Please quote only the lines that start at the one with "Write part 2" and go on to the last line of the data, both ends kept.

A run of records
::::::
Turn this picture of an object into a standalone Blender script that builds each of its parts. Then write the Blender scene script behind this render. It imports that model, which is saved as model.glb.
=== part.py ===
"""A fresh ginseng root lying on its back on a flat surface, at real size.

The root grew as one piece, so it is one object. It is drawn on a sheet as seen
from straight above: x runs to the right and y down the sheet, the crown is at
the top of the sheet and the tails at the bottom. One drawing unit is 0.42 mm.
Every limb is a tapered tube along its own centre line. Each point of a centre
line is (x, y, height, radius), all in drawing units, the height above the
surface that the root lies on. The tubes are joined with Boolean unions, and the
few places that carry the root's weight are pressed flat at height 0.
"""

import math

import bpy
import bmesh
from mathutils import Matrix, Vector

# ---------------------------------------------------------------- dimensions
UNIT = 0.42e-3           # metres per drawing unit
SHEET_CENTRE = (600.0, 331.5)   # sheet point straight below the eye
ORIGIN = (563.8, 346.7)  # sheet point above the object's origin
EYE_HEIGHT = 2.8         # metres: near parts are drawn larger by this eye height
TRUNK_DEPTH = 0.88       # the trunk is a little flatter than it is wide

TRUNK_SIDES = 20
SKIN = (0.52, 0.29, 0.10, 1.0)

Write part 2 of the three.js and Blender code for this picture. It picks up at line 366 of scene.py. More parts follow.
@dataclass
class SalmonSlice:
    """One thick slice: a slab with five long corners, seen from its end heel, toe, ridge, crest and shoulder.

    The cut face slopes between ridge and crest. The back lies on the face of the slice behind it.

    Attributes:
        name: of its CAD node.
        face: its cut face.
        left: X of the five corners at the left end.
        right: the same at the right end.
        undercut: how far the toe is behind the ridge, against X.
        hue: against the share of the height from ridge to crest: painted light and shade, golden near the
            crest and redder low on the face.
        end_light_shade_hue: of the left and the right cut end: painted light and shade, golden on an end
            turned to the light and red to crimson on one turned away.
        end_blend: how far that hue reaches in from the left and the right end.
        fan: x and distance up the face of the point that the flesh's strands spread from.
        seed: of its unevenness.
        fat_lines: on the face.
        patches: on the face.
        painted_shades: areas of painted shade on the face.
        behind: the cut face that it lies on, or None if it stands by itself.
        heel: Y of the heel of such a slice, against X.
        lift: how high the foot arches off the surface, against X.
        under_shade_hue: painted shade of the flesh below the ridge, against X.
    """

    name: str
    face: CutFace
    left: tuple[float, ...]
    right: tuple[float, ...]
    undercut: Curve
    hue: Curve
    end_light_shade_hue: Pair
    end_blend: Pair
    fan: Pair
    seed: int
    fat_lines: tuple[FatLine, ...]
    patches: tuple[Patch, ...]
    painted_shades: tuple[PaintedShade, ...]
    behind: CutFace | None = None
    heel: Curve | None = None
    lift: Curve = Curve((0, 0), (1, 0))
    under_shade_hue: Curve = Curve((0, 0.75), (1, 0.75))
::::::
TASK RESPONSE:
Write part 2 of the three.js and Blender code for this picture. It picks up at line 366 of scene.py. More parts follow.
@dataclass
class SalmonSlice:
    """One thick slice: a slab with five long corners, seen from its end heel, toe, ridge, crest and shoulder.

    The cut face slopes between ridge and crest. The back lies on the face of the slice behind it.

    Attributes:
        name: of its CAD node.
        face: its cut face.
        left: X of the five corners at the left end.
        right: the same at the right end.
        undercut: how far the toe is behind the ridge, against X.
        hue: against the share of the height from ridge to crest: painted light and shade, golden near the
            crest and redder low on the face.
        end_light_shade_hue: of the left and the right cut end: painted light and shade, golden on an end
            turned to the light and red to crimson on one turned away.
        end_blend: how far that hue reaches in from the left and the right end.
        fan: x and distance up the face of the point that the flesh's strands spread from.
        seed: of its unevenness.
        fat_lines: on the face.
        patches: on the face.
        painted_shades: areas of painted shade on the face.
        behind: the cut face that it lies on, or None if it stands by itself.
        heel: Y of the heel of such a slice, against X.
        lift: how high the foot arches off the surface, against X.
        under_shade_hue: painted shade of the flesh below the ridge, against X.
    """

    name: str
    face: CutFace
    left: tuple[float, ...]
    right: tuple[float, ...]
    undercut: Curve
    hue: Curve
    end_light_shade_hue: Pair
    end_blend: Pair
    fan: Pair
    seed: int
    fat_lines: tuple[FatLine, ...]
    patches: tuple[Patch, ...]
    painted_shades: tuple[PaintedShade, ...]
    behind: CutFace | None = None
    heel: Curve | None = None
    lift: Curve = Curve((0, 0), (1, 0))
    under_shade_hue: Curve = Curve((0, 0.75), (1, 0.75))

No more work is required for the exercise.